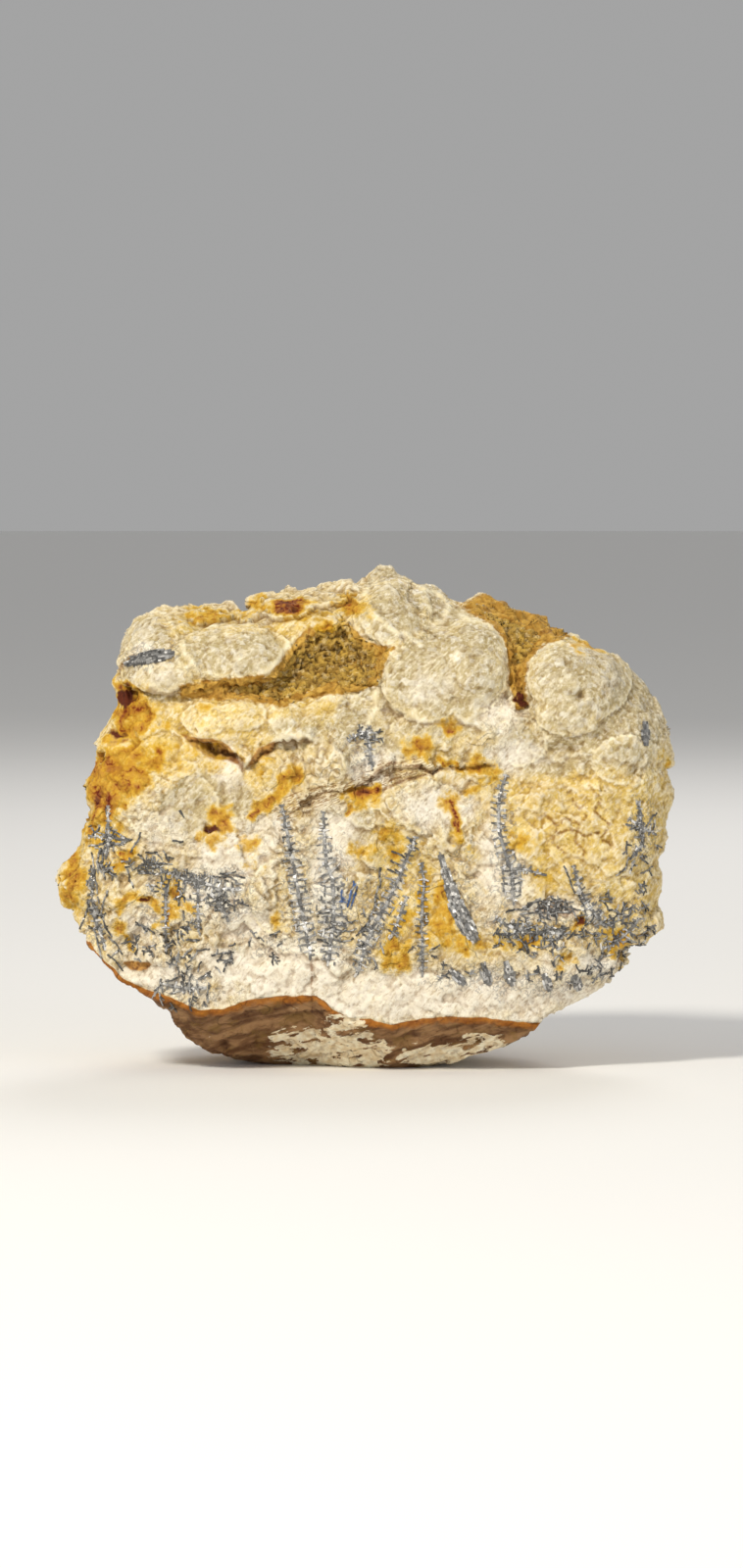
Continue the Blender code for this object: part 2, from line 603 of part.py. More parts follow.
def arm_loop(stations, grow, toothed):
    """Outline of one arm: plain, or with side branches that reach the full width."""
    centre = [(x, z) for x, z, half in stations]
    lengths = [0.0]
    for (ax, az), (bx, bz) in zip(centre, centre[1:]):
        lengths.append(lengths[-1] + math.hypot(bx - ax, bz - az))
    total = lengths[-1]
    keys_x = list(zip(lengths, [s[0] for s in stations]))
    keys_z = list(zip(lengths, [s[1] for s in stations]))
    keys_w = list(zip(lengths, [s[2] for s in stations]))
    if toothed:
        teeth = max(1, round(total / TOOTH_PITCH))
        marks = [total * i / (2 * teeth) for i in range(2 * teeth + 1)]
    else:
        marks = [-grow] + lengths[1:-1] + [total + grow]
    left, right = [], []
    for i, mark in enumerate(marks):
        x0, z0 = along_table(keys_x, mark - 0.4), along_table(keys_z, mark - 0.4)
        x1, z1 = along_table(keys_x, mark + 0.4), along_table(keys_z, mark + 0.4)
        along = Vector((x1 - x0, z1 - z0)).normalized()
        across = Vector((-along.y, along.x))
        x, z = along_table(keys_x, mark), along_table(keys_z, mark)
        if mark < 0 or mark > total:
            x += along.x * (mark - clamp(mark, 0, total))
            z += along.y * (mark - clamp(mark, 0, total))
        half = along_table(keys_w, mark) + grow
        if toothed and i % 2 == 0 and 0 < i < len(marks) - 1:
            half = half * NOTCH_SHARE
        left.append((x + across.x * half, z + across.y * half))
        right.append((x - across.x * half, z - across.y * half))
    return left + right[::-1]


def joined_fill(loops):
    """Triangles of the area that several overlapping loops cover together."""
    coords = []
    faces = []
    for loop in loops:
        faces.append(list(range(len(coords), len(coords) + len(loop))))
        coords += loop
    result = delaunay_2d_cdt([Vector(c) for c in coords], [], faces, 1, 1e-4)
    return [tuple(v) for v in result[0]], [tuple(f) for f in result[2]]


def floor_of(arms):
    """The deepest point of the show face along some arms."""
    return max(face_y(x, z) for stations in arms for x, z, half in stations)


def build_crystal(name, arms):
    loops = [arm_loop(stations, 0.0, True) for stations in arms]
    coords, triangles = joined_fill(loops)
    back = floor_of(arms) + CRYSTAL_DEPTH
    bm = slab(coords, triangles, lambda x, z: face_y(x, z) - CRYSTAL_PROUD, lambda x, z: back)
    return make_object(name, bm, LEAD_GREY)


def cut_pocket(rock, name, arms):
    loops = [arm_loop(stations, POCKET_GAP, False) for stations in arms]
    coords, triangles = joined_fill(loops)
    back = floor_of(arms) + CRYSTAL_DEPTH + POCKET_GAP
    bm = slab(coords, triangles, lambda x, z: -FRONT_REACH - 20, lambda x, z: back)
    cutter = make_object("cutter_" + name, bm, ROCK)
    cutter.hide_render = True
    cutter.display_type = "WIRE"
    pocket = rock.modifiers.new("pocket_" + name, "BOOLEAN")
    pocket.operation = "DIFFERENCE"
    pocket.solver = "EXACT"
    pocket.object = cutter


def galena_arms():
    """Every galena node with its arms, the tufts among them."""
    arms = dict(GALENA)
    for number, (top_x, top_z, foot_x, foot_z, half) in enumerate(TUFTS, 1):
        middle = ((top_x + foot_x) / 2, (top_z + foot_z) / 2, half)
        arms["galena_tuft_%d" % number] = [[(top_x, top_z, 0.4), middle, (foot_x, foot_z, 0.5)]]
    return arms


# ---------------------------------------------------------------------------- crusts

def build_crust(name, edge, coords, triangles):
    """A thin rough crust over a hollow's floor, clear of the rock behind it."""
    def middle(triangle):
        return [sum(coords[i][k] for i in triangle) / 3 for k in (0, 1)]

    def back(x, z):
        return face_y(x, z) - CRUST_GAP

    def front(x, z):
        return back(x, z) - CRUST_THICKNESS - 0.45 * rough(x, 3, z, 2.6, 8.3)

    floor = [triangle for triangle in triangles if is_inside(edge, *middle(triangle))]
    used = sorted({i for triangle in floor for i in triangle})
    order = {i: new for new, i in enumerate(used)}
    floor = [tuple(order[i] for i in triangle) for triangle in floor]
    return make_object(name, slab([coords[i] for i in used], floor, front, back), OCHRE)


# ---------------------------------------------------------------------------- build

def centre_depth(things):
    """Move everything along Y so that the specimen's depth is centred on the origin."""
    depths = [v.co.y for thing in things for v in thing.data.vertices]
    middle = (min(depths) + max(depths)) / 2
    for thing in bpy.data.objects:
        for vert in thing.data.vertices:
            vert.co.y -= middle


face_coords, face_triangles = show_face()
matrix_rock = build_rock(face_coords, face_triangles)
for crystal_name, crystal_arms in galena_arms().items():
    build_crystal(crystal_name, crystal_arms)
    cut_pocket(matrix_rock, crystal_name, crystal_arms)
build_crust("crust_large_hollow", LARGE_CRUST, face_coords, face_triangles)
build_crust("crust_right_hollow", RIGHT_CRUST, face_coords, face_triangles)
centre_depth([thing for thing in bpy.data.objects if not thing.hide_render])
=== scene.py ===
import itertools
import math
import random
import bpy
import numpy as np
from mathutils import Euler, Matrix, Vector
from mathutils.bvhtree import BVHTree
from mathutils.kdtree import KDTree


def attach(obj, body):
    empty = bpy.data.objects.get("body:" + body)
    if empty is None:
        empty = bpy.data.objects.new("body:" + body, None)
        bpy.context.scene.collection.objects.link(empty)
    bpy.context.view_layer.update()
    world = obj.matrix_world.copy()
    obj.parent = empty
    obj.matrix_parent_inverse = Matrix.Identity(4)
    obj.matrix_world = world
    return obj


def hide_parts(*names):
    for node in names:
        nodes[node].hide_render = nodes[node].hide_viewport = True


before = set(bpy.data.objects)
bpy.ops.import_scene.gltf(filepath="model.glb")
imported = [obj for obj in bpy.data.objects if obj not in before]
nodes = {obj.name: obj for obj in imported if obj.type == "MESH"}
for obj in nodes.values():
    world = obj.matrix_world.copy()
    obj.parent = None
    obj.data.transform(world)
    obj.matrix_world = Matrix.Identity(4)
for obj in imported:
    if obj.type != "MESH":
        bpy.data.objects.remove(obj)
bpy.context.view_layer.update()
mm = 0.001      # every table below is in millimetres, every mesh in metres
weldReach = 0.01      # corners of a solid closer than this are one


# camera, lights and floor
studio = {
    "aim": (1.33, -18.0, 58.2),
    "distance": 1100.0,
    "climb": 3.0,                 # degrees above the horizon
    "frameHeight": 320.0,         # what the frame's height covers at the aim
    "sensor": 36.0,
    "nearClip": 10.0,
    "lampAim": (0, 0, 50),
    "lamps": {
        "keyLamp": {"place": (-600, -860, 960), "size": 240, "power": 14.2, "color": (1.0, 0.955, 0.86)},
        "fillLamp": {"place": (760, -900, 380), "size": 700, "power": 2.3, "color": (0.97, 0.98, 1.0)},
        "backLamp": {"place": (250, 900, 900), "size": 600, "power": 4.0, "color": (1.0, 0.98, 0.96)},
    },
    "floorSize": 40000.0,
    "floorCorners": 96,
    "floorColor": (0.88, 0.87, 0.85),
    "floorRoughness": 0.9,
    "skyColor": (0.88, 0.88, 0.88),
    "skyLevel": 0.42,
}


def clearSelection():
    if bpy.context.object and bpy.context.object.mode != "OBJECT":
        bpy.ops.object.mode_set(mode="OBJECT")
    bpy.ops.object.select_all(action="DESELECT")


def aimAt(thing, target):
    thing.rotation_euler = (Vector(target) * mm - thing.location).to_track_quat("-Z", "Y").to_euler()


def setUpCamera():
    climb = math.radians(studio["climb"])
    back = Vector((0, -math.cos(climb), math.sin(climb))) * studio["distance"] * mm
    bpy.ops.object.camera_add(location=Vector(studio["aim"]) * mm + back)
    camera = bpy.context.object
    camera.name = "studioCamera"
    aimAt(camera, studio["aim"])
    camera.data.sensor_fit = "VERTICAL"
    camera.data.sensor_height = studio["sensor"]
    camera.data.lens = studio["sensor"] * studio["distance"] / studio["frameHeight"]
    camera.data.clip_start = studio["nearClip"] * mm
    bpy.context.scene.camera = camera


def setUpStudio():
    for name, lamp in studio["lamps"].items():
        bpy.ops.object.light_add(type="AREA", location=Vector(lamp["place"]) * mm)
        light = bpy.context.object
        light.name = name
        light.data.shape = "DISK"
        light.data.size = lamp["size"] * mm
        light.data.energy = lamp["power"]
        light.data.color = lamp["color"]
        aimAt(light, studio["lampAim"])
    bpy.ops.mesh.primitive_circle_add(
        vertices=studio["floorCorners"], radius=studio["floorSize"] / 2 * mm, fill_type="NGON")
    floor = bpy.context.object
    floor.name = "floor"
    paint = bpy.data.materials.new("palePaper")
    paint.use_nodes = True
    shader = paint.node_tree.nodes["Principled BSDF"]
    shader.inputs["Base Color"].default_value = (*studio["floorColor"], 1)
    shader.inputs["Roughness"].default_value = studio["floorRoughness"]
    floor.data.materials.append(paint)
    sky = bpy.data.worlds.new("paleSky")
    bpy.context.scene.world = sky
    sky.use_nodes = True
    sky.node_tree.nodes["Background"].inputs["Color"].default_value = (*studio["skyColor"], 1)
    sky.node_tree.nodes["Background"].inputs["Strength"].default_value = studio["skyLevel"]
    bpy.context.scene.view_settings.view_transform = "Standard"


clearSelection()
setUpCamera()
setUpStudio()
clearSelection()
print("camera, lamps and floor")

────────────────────

Set exercise >> Nothing outside the span should appear: copy exactly from the line with "obj.data.transform(world)" through the line with "weldReach = 0.01".

Answer to this task >>
    obj.data.transform(world)
    obj.matrix_world = Matrix.Identity(4)
for obj in imported:
    if obj.type != "MESH":
        bpy.data.objects.remove(obj)
bpy.context.view_layer.update()
mm = 0.001      # every table below is in millimetres, every mesh in metres
weldReach = 0.01      # corners of a solid closer than this are one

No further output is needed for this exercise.